┌─ Data

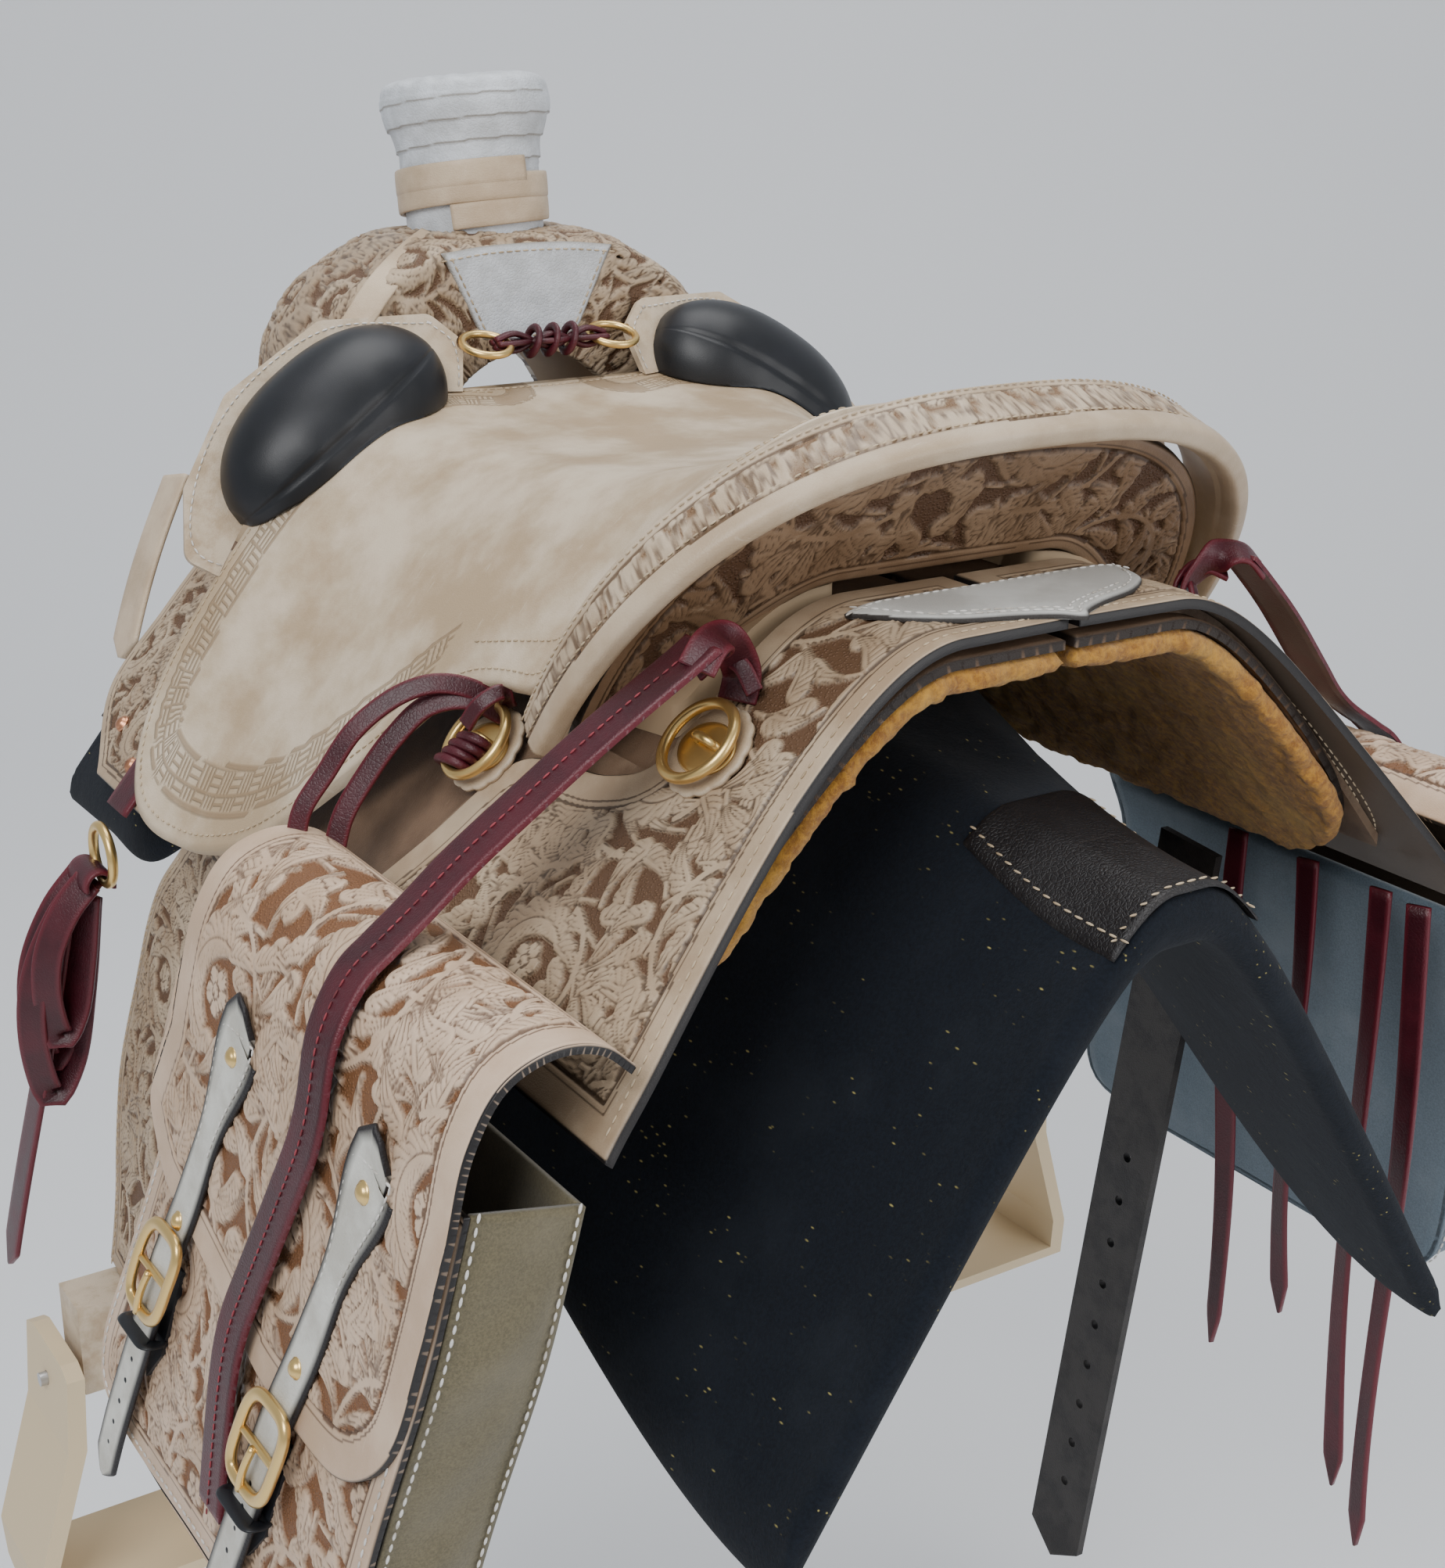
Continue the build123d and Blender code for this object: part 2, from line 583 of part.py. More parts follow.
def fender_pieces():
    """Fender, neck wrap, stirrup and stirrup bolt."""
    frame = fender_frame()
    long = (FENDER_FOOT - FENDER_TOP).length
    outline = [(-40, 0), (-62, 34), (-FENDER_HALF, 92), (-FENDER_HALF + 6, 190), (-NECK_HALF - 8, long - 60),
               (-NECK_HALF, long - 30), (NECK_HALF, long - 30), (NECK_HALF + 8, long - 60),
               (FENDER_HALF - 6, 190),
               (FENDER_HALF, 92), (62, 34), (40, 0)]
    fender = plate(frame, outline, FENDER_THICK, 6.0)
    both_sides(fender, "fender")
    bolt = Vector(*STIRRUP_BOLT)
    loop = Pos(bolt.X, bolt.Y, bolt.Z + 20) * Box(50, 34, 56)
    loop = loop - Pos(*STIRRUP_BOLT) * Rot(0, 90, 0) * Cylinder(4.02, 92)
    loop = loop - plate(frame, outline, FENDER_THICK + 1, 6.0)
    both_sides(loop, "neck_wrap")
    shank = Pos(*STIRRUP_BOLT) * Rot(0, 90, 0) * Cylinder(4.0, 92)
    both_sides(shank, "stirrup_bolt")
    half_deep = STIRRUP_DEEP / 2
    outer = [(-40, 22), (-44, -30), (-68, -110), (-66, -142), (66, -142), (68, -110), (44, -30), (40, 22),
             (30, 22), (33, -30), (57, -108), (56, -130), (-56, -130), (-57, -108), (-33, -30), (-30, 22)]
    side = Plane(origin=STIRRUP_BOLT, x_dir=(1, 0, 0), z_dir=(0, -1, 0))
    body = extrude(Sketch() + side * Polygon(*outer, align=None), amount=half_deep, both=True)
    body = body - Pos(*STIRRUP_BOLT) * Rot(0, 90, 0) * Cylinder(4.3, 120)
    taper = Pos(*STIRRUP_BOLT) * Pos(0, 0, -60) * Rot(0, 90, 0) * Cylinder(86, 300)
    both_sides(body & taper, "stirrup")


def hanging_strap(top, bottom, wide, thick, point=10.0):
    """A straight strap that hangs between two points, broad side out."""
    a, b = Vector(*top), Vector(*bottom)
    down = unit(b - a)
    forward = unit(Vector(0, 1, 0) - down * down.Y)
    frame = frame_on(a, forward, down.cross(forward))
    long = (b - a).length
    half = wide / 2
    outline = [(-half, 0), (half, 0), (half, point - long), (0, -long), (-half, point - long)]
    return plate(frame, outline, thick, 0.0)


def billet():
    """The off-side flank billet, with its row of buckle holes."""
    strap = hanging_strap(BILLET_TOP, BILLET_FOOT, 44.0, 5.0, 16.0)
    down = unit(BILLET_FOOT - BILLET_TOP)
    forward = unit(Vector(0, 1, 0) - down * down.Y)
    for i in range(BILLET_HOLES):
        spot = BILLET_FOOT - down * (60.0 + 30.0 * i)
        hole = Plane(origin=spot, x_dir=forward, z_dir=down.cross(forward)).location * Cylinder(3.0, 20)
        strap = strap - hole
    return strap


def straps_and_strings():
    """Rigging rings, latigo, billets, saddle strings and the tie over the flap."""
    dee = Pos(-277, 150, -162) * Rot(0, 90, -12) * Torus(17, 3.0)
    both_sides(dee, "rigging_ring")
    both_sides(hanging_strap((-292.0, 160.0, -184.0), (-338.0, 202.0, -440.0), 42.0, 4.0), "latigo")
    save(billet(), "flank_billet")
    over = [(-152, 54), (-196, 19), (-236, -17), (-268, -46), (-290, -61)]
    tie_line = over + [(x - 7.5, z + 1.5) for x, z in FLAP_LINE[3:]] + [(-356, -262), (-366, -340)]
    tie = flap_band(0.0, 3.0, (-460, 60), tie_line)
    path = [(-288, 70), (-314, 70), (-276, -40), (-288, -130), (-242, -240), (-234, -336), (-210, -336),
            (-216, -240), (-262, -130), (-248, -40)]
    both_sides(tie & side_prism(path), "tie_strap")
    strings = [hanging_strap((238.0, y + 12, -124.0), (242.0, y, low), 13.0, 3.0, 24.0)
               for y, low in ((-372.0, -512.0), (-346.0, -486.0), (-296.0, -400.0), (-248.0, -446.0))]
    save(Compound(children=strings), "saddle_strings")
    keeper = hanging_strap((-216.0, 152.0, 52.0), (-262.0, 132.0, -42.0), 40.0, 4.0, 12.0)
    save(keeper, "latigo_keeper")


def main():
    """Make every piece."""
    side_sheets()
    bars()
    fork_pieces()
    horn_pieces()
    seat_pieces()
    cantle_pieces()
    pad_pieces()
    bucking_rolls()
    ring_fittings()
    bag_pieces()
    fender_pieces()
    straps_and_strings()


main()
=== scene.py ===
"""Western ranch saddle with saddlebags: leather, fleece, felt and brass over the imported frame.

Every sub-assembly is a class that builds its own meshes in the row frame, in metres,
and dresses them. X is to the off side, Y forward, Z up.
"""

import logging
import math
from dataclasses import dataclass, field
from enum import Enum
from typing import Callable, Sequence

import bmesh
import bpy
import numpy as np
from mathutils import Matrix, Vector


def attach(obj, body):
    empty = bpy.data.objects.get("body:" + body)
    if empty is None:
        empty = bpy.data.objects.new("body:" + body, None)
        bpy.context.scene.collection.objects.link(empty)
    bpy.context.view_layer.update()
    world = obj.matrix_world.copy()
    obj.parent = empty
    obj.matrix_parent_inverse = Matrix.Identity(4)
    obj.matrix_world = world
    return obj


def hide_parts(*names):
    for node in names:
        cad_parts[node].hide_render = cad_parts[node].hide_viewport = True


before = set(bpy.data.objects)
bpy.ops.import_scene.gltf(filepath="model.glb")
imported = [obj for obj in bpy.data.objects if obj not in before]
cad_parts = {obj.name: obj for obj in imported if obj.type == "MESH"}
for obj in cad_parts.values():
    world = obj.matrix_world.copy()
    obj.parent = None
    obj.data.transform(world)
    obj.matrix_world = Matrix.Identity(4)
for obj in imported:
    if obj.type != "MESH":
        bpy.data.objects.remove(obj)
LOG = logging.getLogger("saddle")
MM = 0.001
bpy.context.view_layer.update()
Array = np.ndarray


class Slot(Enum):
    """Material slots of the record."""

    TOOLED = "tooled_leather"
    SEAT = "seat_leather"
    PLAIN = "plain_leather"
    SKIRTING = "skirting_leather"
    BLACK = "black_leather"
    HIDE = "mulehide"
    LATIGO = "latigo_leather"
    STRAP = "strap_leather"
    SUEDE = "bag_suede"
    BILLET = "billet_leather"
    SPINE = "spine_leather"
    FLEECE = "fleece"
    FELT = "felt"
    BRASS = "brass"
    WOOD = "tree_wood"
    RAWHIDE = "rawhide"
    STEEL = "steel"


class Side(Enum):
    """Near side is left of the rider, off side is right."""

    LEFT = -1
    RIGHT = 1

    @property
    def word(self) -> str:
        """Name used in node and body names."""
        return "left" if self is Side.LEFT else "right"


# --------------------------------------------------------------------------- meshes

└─

### [Objective]
What you return should be the lines from the start of the data through the line with "return plate(frame, outline, thick, 0.0)", quoted exactly and nothing more.

### [Solution below]
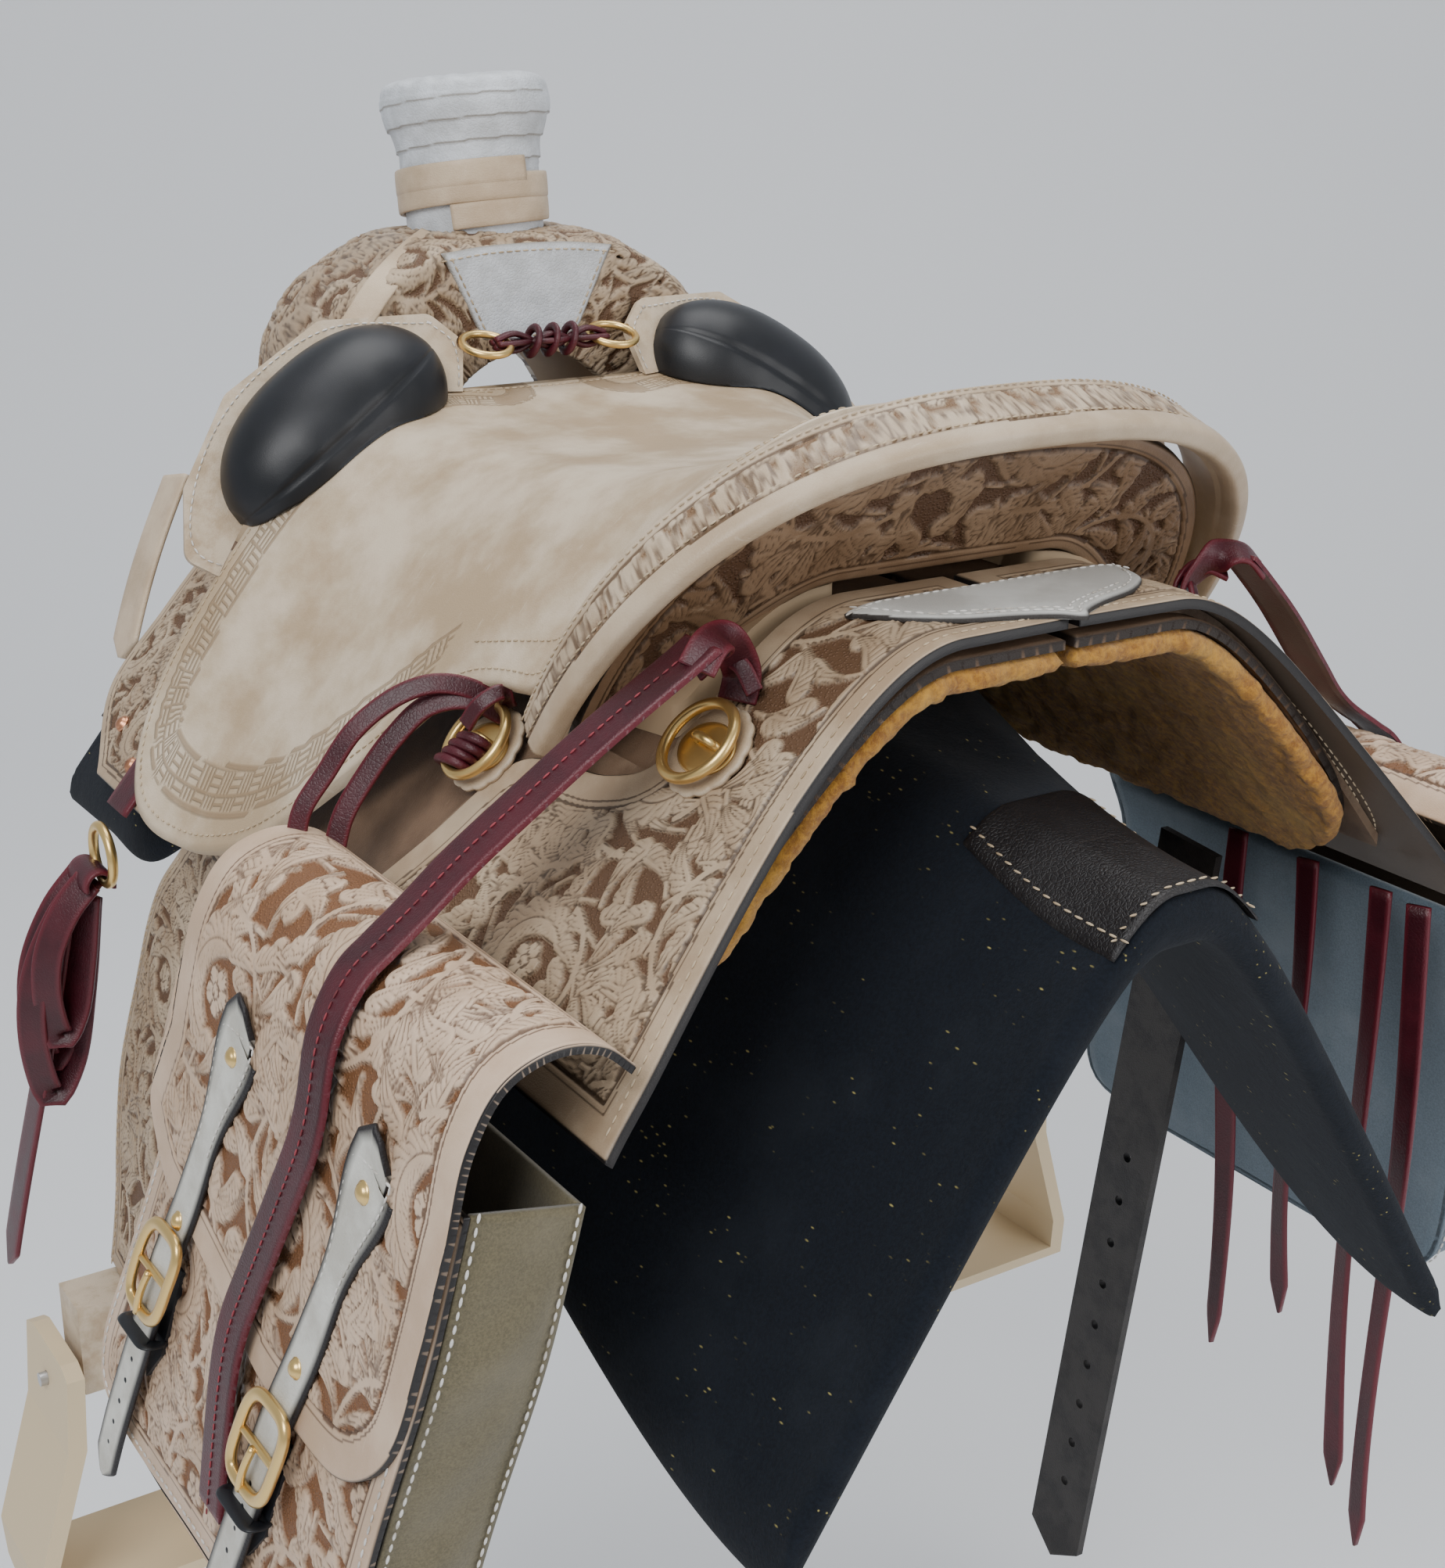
Continue the build123d and Blender code for this object: part 2, from line 583 of part.py. More parts follow.
def fender_pieces():
    """Fender, neck wrap, stirrup and stirrup bolt."""
    frame = fender_frame()
    long = (FENDER_FOOT - FENDER_TOP).length
    outline = [(-40, 0), (-62, 34), (-FENDER_HALF, 92), (-FENDER_HALF + 6, 190), (-NECK_HALF - 8, long - 60),
               (-NECK_HALF, long - 30), (NECK_HALF, long - 30), (NECK_HALF + 8, long - 60),
               (FENDER_HALF - 6, 190),
               (FENDER_HALF, 92), (62, 34), (40, 0)]
    fender = plate(frame, outline, FENDER_THICK, 6.0)
    both_sides(fender, "fender")
    bolt = Vector(*STIRRUP_BOLT)
    loop = Pos(bolt.X, bolt.Y, bolt.Z + 20) * Box(50, 34, 56)
    loop = loop - Pos(*STIRRUP_BOLT) * Rot(0, 90, 0) * Cylinder(4.02, 92)
    loop = loop - plate(frame, outline, FENDER_THICK + 1, 6.0)
    both_sides(loop, "neck_wrap")
    shank = Pos(*STIRRUP_BOLT) * Rot(0, 90, 0) * Cylinder(4.0, 92)
    both_sides(shank, "stirrup_bolt")
    half_deep = STIRRUP_DEEP / 2
    outer = [(-40, 22), (-44, -30), (-68, -110), (-66, -142), (66, -142), (68, -110), (44, -30), (40, 22),
             (30, 22), (33, -30), (57, -108), (56, -130), (-56, -130), (-57, -108), (-33, -30), (-30, 22)]
    side = Plane(origin=STIRRUP_BOLT, x_dir=(1, 0, 0), z_dir=(0, -1, 0))
    body = extrude(Sketch() + side * Polygon(*outer, align=None), amount=half_deep, both=True)
    body = body - Pos(*STIRRUP_BOLT) * Rot(0, 90, 0) * Cylinder(4.3, 120)
    taper = Pos(*STIRRUP_BOLT) * Pos(0, 0, -60) * Rot(0, 90, 0) * Cylinder(86, 300)
    both_sides(body & taper, "stirrup")


def hanging_strap(top, bottom, wide, thick, point=10.0):
    """A straight strap that hangs between two points, broad side out."""
    a, b = Vector(*top), Vector(*bottom)
    down = unit(b - a)
    forward = unit(Vector(0, 1, 0) - down * down.Y)
    frame = frame_on(a, forward, down.cross(forward))
    long = (b - a).length
    half = wide / 2
    outline = [(-half, 0), (half, 0), (half, point - long), (0, -long), (-half, point - long)]
    return plate(frame, outline, thick, 0.0)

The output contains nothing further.